In 2009, Samir came out to his mother. She wept when he told her, but has since come to accept the reality. (His father and brother remain in the dark.) Around the same time, he began a serious relatioinship with another man, but it fizzled out after he was called up to active duty in 2011, at the beginning of the revolt. In peacetime, military service typically lasted eighteen months, but so far Samir had been in the army for four and a half years. Every three months he got fifteen days of leave, and it was on one of those days, three months earlier in Damascus, that he had met the young art student whom he was dating now. Samir said that he knew roughly three hundred gay people in Damascus, most of them men. None had ever been arrested, as far as he knew, and the bars that they frequented didn't mind their presence, provided that they didn't "do dirty dancing," as Samir put it.

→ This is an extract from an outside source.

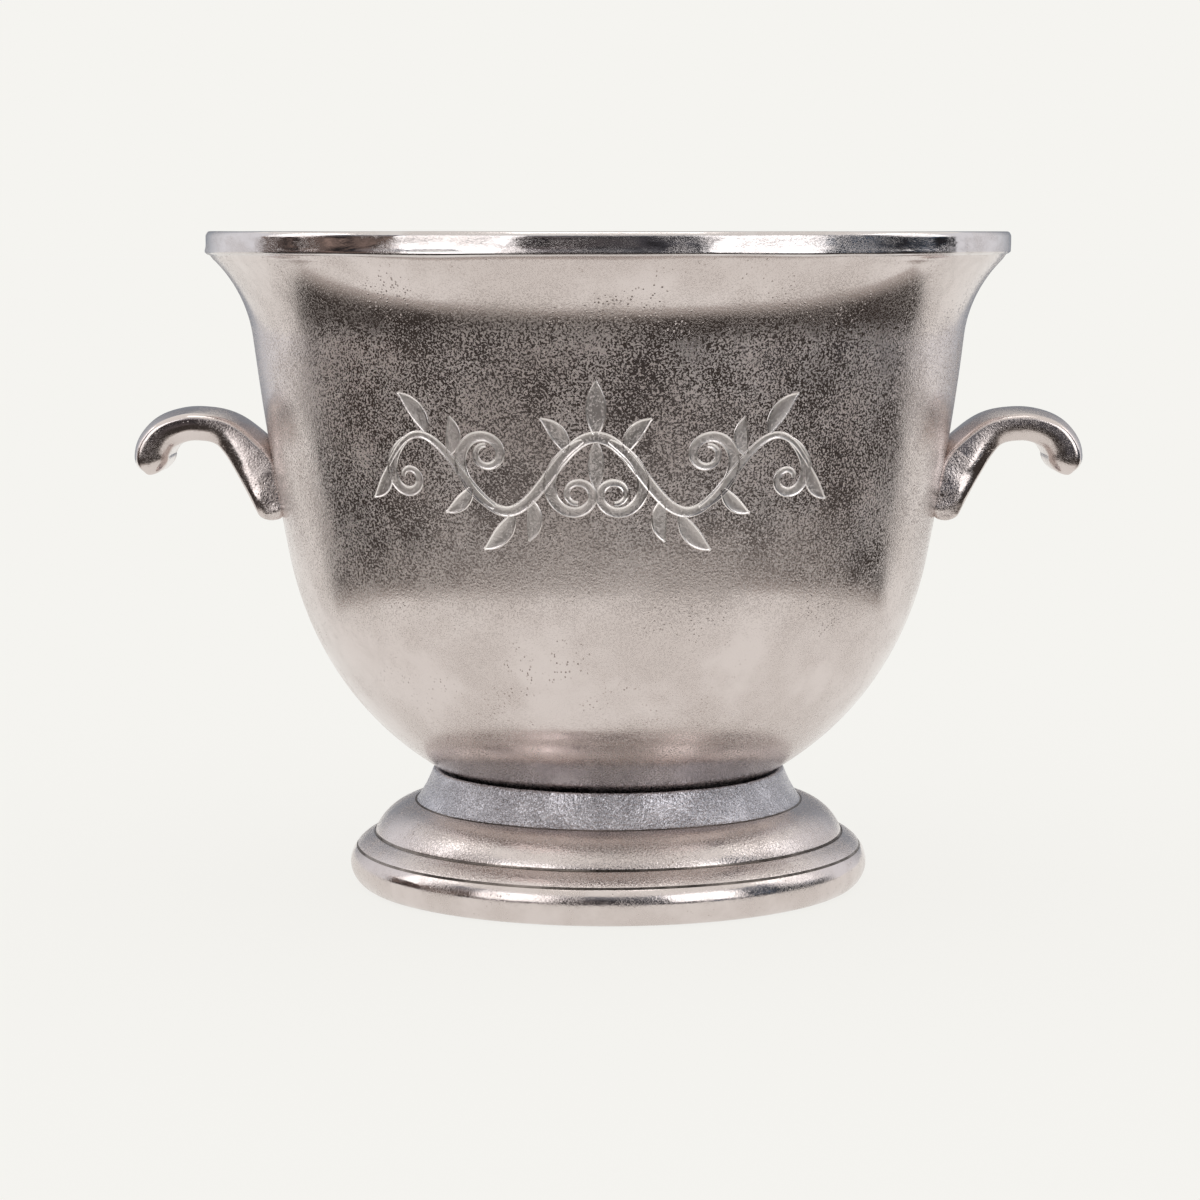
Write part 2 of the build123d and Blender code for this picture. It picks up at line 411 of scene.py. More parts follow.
@dataclass(frozen=True)
class AsCastNickel(CastNickel):
    """The foot's neck and every unseen face: plated straight over the sand skin.

    It is cooler and duller than the buffed metal and sparkles in fine points.
    """

    name: str = "as_cast_nickel"
    colour: str = "#C9C6CB"
    shade: str = "#77757B"
    smooth_roughness: float = 0.14
    worn_roughness: float = 0.20
    patch_mm: float = 18.0
    grain_mm: float = 1.2
    grain_depth_mm: float = 0.80
    buffed_grain_depth_mm: float = 0.55
    speck_roughness: float = 0.45
    pit_mm: float = 1.4
    pit_from: float = 0.45
    pit_to: float = 0.60


@dataclass(frozen=True)
class CreaseShadeNickel(CastNickel):
    """Creases: painted shade, a dark grey laid in the foot's grooves where shade falls."""

    name: str = "painted_crease_shade"
    colour: str = "#8F8680"
    shade: str = "#3F3936"
    tarnish_share: float = 0.9
    smooth_roughness: float = 0.26
    worn_roughness: float = 0.50
    patch_mm: float = 26.0
    patch_from: float = 0.30
    patch_to: float = 0.66


@dataclass(frozen=True)
class ChasedNickel(CastNickel):
    """The scroll's bed: matted with a punch. Its colour, a shade lighter than the wall, is a painted matt
    sheen.
    """

    name: str = "chased_nickel"
    # Lighter than the wall: painted sheen of the matted bed.
    colour: str = "#E6DFDC"
    shade: str = "#C9C0BB"
    smooth_roughness: float = 0.30
    worn_roughness: float = 0.38
    grain_depth_mm: float = 0.09
    buffed_grain_depth_mm: float = 0.06
    pit_depth_mm: float = 0.05


@dataclass(frozen=True)
class EdgeHighlightNickel(CastNickel):
    """The scroll's raised edges, thrown up by the graver: a light colour paints a highlight along them."""

    name: str = "painted_edge_highlight"
    colour: str = "#F0EAE7"
    shade: str = "#D8D0CC"
    smooth_roughness: float = 0.22
    worn_roughness: float = 0.30
    grain_depth_mm: float = 0.03
    buffed_grain_depth_mm: float = 0.01
    speck_share: float = 0.2
    buffed_speck_share: float = 0.0
    pit_depth_mm: float = 0.03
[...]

All the same, the lack of formal rights for Syrian homosexuals makes them vulnerable. A few months earlier, Samir had been sitting in the bar where we'd first met when a friend of his went off to a date that he'd arranged on Grindr, the gay dating app. Samir had warned his friend not to go, and it turned out that he was right to be wary. The date was a trap: two men set upon his friend, stealing his phone and his wallet. When he returned to the bar several hours later, he was covered in bruises. Samir said that few of the patrons expressed any sympathy; it was his friend's own fault, they felt. For a long time afterward, people at the bar kept asking to use the man's phone before announcing, to general hilarity, that it was no long in his possession. Like Hassan, Samir blamed such callousness on traditional Syrian culture, not on Assad. "Even straight people can't express themselves fully here," he said. It sounded more like resignation than a complaint.